Michael S. Glaser

B. 1943

Born in Chicago, poet Michael S. Glaser earned a BA at Dennison University and an MA and a PhD at Kent State University. His poetry collections include A Lover’s Eye (1989) and Being a Father (2004) as well as several chapbooks. Known for his accessible, free verse style, Glaser often engages everyday life in deceptively simple ways. He spoke to the ways in which writing and the domestic sphere are intertwined in an interview for The Enterprise. “To me, part of the revision process is that this poem on the page has its own life,” he said. “How do I honor that? You think of it almost like, and this might be a very dangerous analogy, raising children. You hold an infant in your hand and that child is totally dependent on you.

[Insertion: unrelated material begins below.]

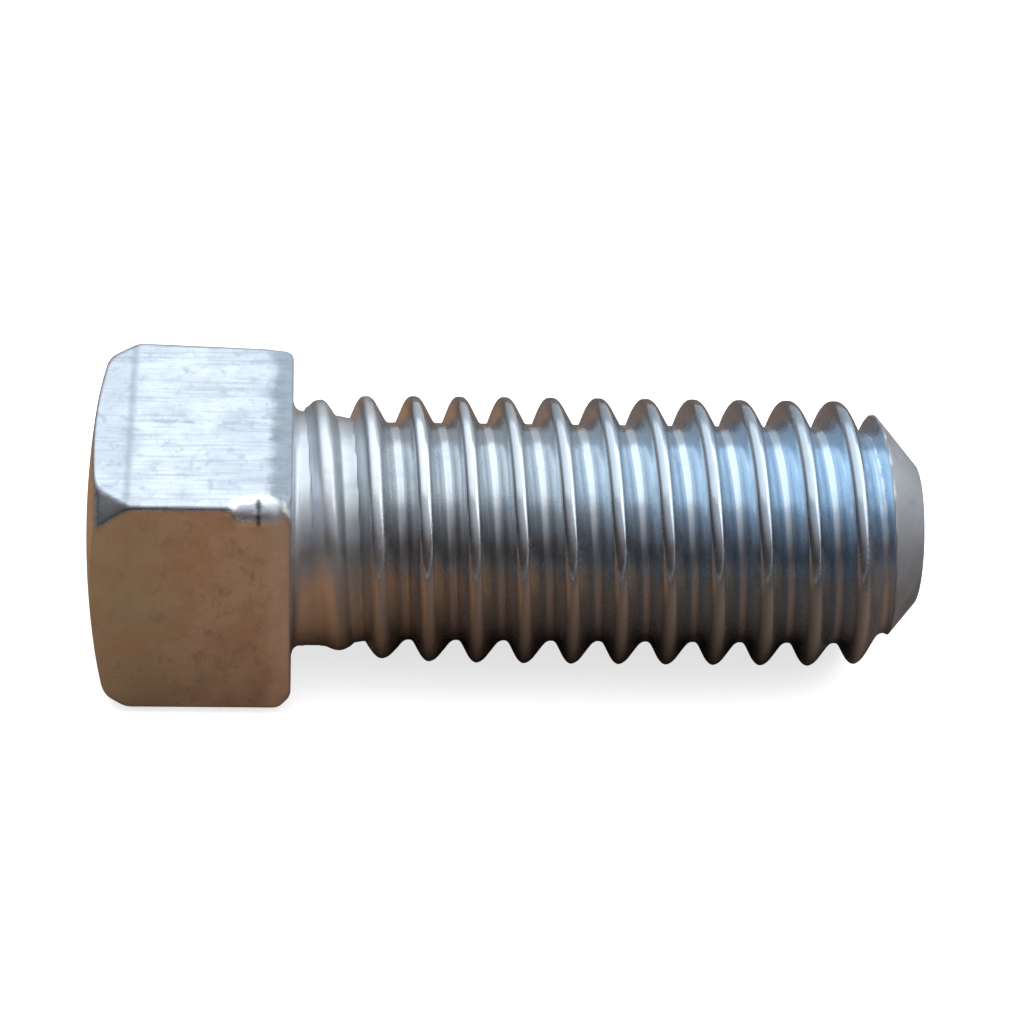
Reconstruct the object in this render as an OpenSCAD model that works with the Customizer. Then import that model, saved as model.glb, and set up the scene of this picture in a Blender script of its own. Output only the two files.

And the whole rest of your life is the process of letting go and then honoring the otherness of your child—if you’re good and lucky.”
 
In addition to his own collections, Glaser edited the anthologies The Cooke Book: A Seasoning of Poets (1987) and Weavings 2000: The Maryland Millennial Anthology (2000). With Kevin Young, he coedited The Collected Poems of Lucille Clifton 1965–2010 (2012). His poems have been featured in numerous anthologies, including Unsettling America: An Anthology of Contemporary Multicultural Poetry (1994), Outsiders: Poems about Rebels, Exiles, and Renegades (1999), and Light-Gathering Poems (2000).
 
Glaser’s honors include the Columbia Merit Award for service to poetry and the Homer Dodge Endowed Award for Excellence in Teaching. He served as poet laureate of Maryland from 2004 to 2009. A professor emeritus at St. Mary’s College of Maryland, he is on the board of the Maryland Humanities Council. Glaser also taught as a poet-in-the-schools through the Maryland State Arts Council for more than 20 years. He lives in St. Mary’s City, Maryland.